**Your task**
Write the data out again, exactly as given.
======
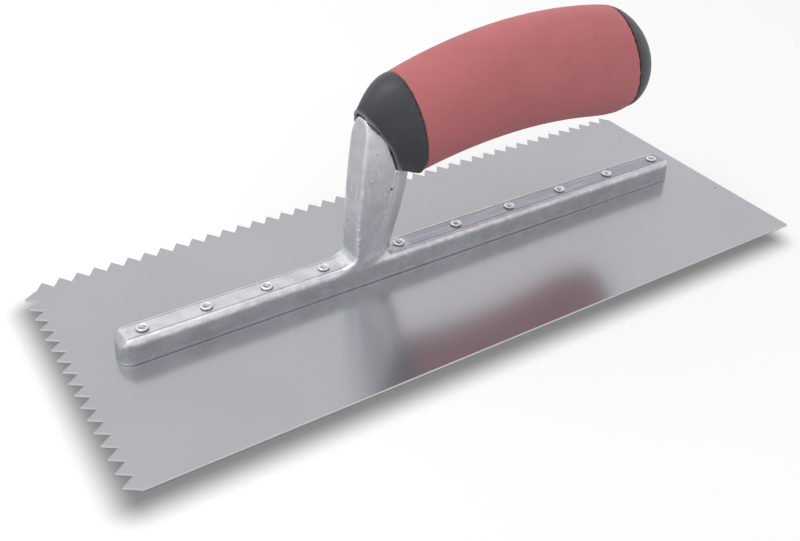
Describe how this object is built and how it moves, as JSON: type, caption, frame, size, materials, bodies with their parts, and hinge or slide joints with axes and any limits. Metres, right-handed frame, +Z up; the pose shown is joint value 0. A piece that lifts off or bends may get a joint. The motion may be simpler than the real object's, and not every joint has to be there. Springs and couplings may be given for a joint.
{
  "type": "notched trowel",
  "caption": "Rectangular steel trowel with V teeth on one short and one long edge, a riveted cast mounting bar, and a raised curved handle with a soft grip.",
  "frame": {"origin": "middle of the blade outline over its tooth tips, on the underside of the blade", "axes": "+X along the blade from its notched short edge to its plain short edge, +Y across the blade towards its notched long edge, +Z up towards the handle"},
  "size_m": [0.2774, 0.1124, 0.0894],
  "materials": {
    "blade_steel": "satin, lightly polished",
    "cast_aluminium": "tumbled casting",
    "rivet_metal": "satin",
    "dark_plastic": "fine matte",
    "soft_grip": "matte",
    "bolt_steel": "zinc plated"
  },
  "bodies": {
    "root": {"blade": "blade_steel", "mounting": "cast_aluminium", "rivet_01": "rivet_metal", "rivet_02": "rivet_metal", "rivet_03": "rivet_metal", "rivet_04": "rivet_metal", "rivet_05": "rivet_metal", "rivet_06": "rivet_metal", "rivet_07": "rivet_metal", "rivet_08": "rivet_metal", "rivet_09": "rivet_metal", "rivet_10": "rivet_metal", "handle_core": "dark_plastic", "grip_sleeve": "soft_grip", "handle_bolt": "bolt_steel", "bolt_washer": "bolt_steel"}
  },
  "joints": []
}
======
**Answer to the task**
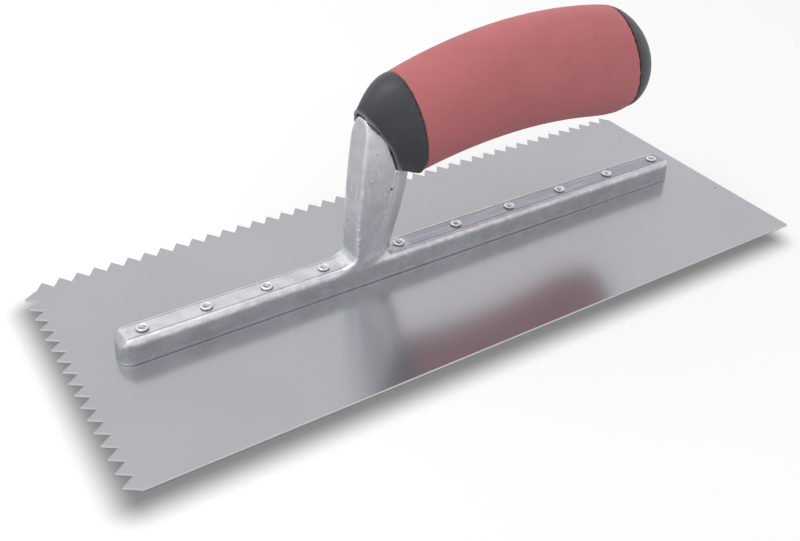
Describe how this object is built and how it moves, as JSON: type, caption, frame, size, materials, bodies with their parts, and hinge or slide joints with axes and any limits. Metres, right-handed frame, +Z up; the pose shown is joint value 0. A piece that lifts off or bends may get a joint. The motion may be simpler than the real object's, and not every joint has to be there. Springs and couplings may be given for a joint.
{
  "type": "notched trowel",
  "caption": "Rectangular steel trowel with V teeth on one short and one long edge, a riveted cast mounting bar, and a raised curved handle with a soft grip.",
  "frame": {"origin": "middle of the blade outline over its tooth tips, on the underside of the blade", "axes": "+X along the blade from its notched short edge to its plain short edge, +Y across the blade towards its notched long edge, +Z up towards the handle"},
  "size_m": [0.2774, 0.1124, 0.0894],
  "materials": {
    "blade_steel": "satin, lightly polished",
    "cast_aluminium": "tumbled casting",
    "rivet_metal": "satin",
    "dark_plastic": "fine matte",
    "soft_grip": "matte",
    "bolt_steel": "zinc plated"
  },
  "bodies": {
    "root": {"blade": "blade_steel", "mounting": "cast_aluminium", "rivet_01": "rivet_metal", "rivet_02": "rivet_metal", "rivet_03": "rivet_metal", "rivet_04": "rivet_metal", "rivet_05": "rivet_metal", "rivet_06": "rivet_metal", "rivet_07": "rivet_metal", "rivet_08": "rivet_metal", "rivet_09": "rivet_metal", "rivet_10": "rivet_metal", "handle_core": "dark_plastic", "grip_sleeve": "soft_grip", "handle_bolt": "bolt_steel", "bolt_washer": "bolt_steel"}
  },
  "joints": []
}